_Short problem_: Your task is to copy every line of this material exactly.

_Source excerpt_:
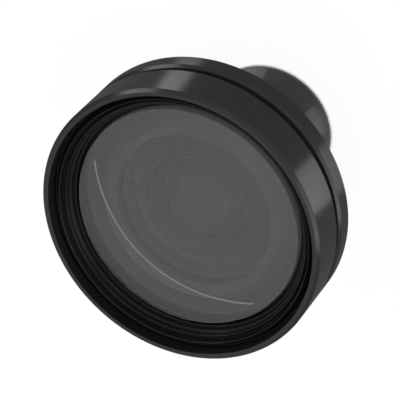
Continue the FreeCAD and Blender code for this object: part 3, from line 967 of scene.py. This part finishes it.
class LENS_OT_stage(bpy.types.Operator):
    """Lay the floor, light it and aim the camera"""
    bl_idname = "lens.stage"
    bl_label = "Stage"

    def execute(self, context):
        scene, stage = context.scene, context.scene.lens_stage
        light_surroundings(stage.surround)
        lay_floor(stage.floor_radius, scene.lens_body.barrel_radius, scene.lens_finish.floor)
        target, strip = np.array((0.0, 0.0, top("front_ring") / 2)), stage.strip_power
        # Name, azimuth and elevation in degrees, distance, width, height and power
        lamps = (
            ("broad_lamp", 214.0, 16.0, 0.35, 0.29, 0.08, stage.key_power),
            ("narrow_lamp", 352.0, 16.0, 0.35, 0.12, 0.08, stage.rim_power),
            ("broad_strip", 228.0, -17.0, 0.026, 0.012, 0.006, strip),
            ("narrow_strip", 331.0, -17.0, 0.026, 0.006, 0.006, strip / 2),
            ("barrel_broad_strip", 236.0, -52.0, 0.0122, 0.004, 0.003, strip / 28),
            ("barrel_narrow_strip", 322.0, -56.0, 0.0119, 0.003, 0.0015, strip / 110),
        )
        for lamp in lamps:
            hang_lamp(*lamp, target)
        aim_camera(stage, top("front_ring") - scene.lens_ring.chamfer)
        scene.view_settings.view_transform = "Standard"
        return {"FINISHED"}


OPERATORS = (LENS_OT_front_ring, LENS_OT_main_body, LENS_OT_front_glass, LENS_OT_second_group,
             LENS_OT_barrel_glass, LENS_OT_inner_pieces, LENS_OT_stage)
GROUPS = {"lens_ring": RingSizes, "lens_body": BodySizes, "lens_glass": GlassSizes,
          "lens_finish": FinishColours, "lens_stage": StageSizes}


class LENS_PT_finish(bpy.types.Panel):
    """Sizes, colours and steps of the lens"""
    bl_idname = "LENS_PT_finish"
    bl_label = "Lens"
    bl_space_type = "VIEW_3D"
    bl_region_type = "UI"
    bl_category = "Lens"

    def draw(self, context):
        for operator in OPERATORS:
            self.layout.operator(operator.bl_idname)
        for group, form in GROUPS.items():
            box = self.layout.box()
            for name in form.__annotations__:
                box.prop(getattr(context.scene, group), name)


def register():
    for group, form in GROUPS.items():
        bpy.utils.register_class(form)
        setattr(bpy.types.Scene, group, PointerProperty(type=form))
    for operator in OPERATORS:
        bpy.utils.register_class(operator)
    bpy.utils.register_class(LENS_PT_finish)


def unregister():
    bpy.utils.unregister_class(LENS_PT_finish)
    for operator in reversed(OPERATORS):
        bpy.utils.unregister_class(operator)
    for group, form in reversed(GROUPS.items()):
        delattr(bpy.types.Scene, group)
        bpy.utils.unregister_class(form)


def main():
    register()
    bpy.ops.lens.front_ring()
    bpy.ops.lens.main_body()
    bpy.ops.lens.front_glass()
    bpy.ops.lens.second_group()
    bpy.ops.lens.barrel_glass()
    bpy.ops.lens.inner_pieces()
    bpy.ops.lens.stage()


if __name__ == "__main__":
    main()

_Written solution_:
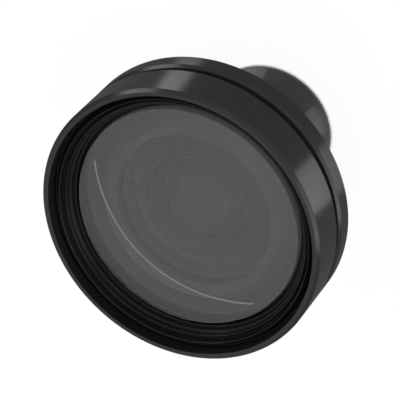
Continue the FreeCAD and Blender code for this object: part 3, from line 967 of scene.py. This part finishes it.
class LENS_OT_stage(bpy.types.Operator):
    """Lay the floor, light it and aim the camera"""
    bl_idname = "lens.stage"
    bl_label = "Stage"

    def execute(self, context):
        scene, stage = context.scene, context.scene.lens_stage
        light_surroundings(stage.surround)
        lay_floor(stage.floor_radius, scene.lens_body.barrel_radius, scene.lens_finish.floor)
        target, strip = np.array((0.0, 0.0, top("front_ring") / 2)), stage.strip_power
        # Name, azimuth and elevation in degrees, distance, width, height and power
        lamps = (
            ("broad_lamp", 214.0, 16.0, 0.35, 0.29, 0.08, stage.key_power),
            ("narrow_lamp", 352.0, 16.0, 0.35, 0.12, 0.08, stage.rim_power),
            ("broad_strip", 228.0, -17.0, 0.026, 0.012, 0.006, strip),
            ("narrow_strip", 331.0, -17.0, 0.026, 0.006, 0.006, strip / 2),
            ("barrel_broad_strip", 236.0, -52.0, 0.0122, 0.004, 0.003, strip / 28),
            ("barrel_narrow_strip", 322.0, -56.0, 0.0119, 0.003, 0.0015, strip / 110),
        )
        for lamp in lamps:
            hang_lamp(*lamp, target)
        aim_camera(stage, top("front_ring") - scene.lens_ring.chamfer)
        scene.view_settings.view_transform = "Standard"
        return {"FINISHED"}


OPERATORS = (LENS_OT_front_ring, LENS_OT_main_body, LENS_OT_front_glass, LENS_OT_second_group,
             LENS_OT_barrel_glass, LENS_OT_inner_pieces, LENS_OT_stage)
GROUPS = {"lens_ring": RingSizes, "lens_body": BodySizes, "lens_glass": GlassSizes,
          "lens_finish": FinishColours, "lens_stage": StageSizes}


class LENS_PT_finish(bpy.types.Panel):
    """Sizes, colours and steps of the lens"""
    bl_idname = "LENS_PT_finish"
    bl_label = "Lens"
    bl_space_type = "VIEW_3D"
    bl_region_type = "UI"
    bl_category = "Lens"

    def draw(self, context):
        for operator in OPERATORS:
            self.layout.operator(operator.bl_idname)
        for group, form in GROUPS.items():
            box = self.layout.box()
            for name in form.__annotations__:
                box.prop(getattr(context.scene, group), name)


def register():
    for group, form in GROUPS.items():
        bpy.utils.register_class(form)
        setattr(bpy.types.Scene, group, PointerProperty(type=form))
    for operator in OPERATORS:
        bpy.utils.register_class(operator)
    bpy.utils.register_class(LENS_PT_finish)


def unregister():
    bpy.utils.unregister_class(LENS_PT_finish)
    for operator in reversed(OPERATORS):
        bpy.utils.unregister_class(operator)
    for group, form in reversed(GROUPS.items()):
        delattr(bpy.types.Scene, group)
        bpy.utils.unregister_class(form)


def main():
    register()
    bpy.ops.lens.front_ring()
    bpy.ops.lens.main_body()
    bpy.ops.lens.front_glass()
    bpy.ops.lens.second_group()
    bpy.ops.lens.barrel_glass()
    bpy.ops.lens.inner_pieces()
    bpy.ops.lens.stage()


if __name__ == "__main__":
    main()